Of course, words can deceive very easily indeed. Holocaust-revisionist “scholars” use reasonable-sounding rhetoric and seemingly authoritative documentation to assert that six million Jews weren’t systematically murdered — unless you notice that their only “substantiation” comes from one another’s books.

And reading alone doesn’t make you smarter. Some of the most mindless people I know devour a book every two days, books carefully chosen to provide predictable entertainment and predictable rhetoric.

The top 10 book publishers did more business last year than the major movie studios. Bookstores were the second-fastest-growing retail industry during the past 10 years (after restaurants). Much of their sales consist of gossipy bestsellers, formula romances and thrillers, and self-help homilies. Can you honestly say that Sidney Sheldon’s trash novels are better than his classic series “I Dream of Jeannie”?

Still, the book business has always had room for a healthy highbrow segment, while TV used to have very little intellectual content. The networks originally promised to bring high culture to every corner of the nation. But after a while, culture shows like Alistair Cooke’s “Omnibus” were replaced by westerns and cops. By 1960, you were basically stuck with light family entertainment every night of the week.

But that was the Old TV. The rise of PBS in the early ’70s was the first step in making a New TV. That was soon followed by the domestic satellites that made cable networks feasible. Also at this time, a few “video artists” started experimenting on new, smaller cameras and recorders; they explored subjects and styles that video could handle differently from film.

Home VCRs showed up in 1976 and brought a new relationship between programs and viewers. People tend to be more involved with a program that they’ve physically left the house to get. Tapes let anyone examine a show or movie, to study the techniques that make a production work. With the camcorder, millions could apply this knowledge toward making their own material.

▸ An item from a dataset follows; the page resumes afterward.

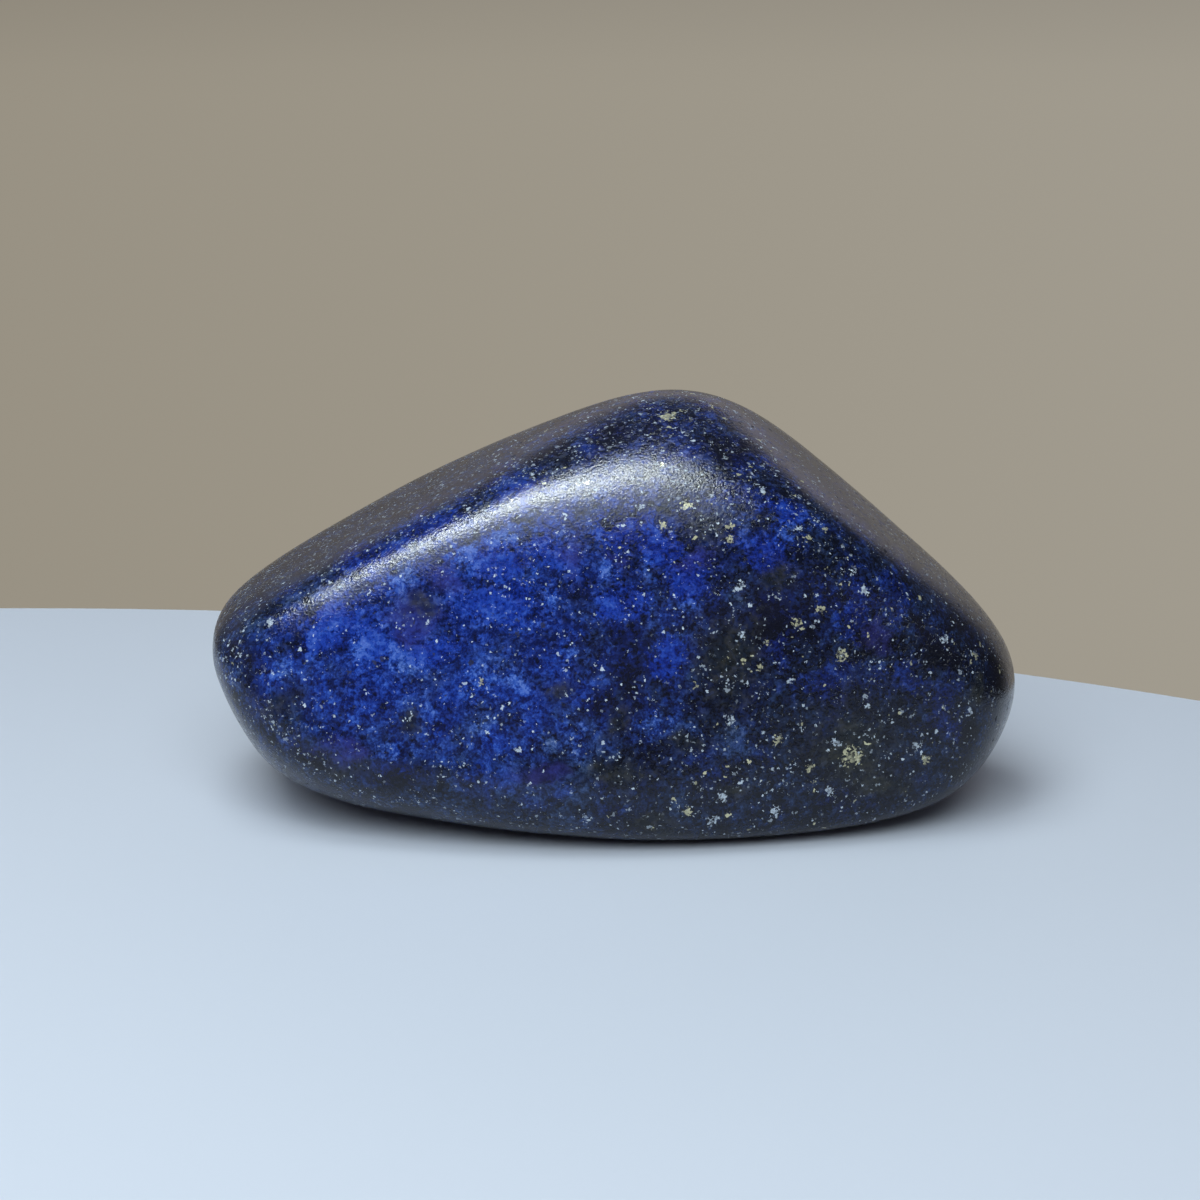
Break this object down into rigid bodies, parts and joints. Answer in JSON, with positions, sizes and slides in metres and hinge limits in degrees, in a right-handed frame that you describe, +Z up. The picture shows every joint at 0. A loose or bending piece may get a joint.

The New TV goes beyond just watching “whatever’s on.” You can (indeed, you have to) plan in advance. Choose from the best of broadcast, cable and home video, and you can have several evenings a month of quality viewing, to complement the other activities of a well-cultured person.

Mainstream TV entertainment is, on the whole, smarter than mainstream movies with all their lurid violence and visceral special effects. If I had kids, I’d rather they like “Beverly Hills 90210” than Steven Seagal.

CNN may be the first American mass news medium to take everyday, non-disaster news from other countries seriously. Even the network newscasts have a better eye on the nation these days. We get to see the human survival stories behind the abstract word “recession.” in the ’60s, we’d only get to hear what various pinstripe-clad analysts had to say about it.

The cost of TV production and the limitations of TV distribution used to mean that only a few people got to make any. But now, adequate-quality camcorders can be rented for $10 a day. To see what a few smart people with camcorders can do, watch the independent documentary series “The ’90s” (which KCTS will only show at 3 a.m. Wednesday nights). There are also scattered spots in the MTV schedule that expose new visions, new ways of seeing and hearing things.

Also, check out the video-art screenings held at 911 Media Arts, the Vancouver Art Gallery, and elsewhere. You’ll see a generation of people making their own TV, questioning the preconceptions of their culture. People who expose themselves to the widest range of influences, who learn new views and new languages — verbal, aural, and visual.

The New TV is an almost limitless tool. It’s not always pretty, but neither is life. Like any medium, it has its strengths and its weaknesses. Its main weaknesses are its informality and its overambitiousness (it seldom has the time or money to do anything perfectly). Its main strength is that it can take the widest spectrum of material and bring it into the home. Now there’s a new TV, and a new generation of people using these tools to make their own audiovisual vocabulary. The enemy of good writing isn’t other media, it’s bad writing (resulting from sloppy thinking). Taking control of your media is a big step in thinking for yourself.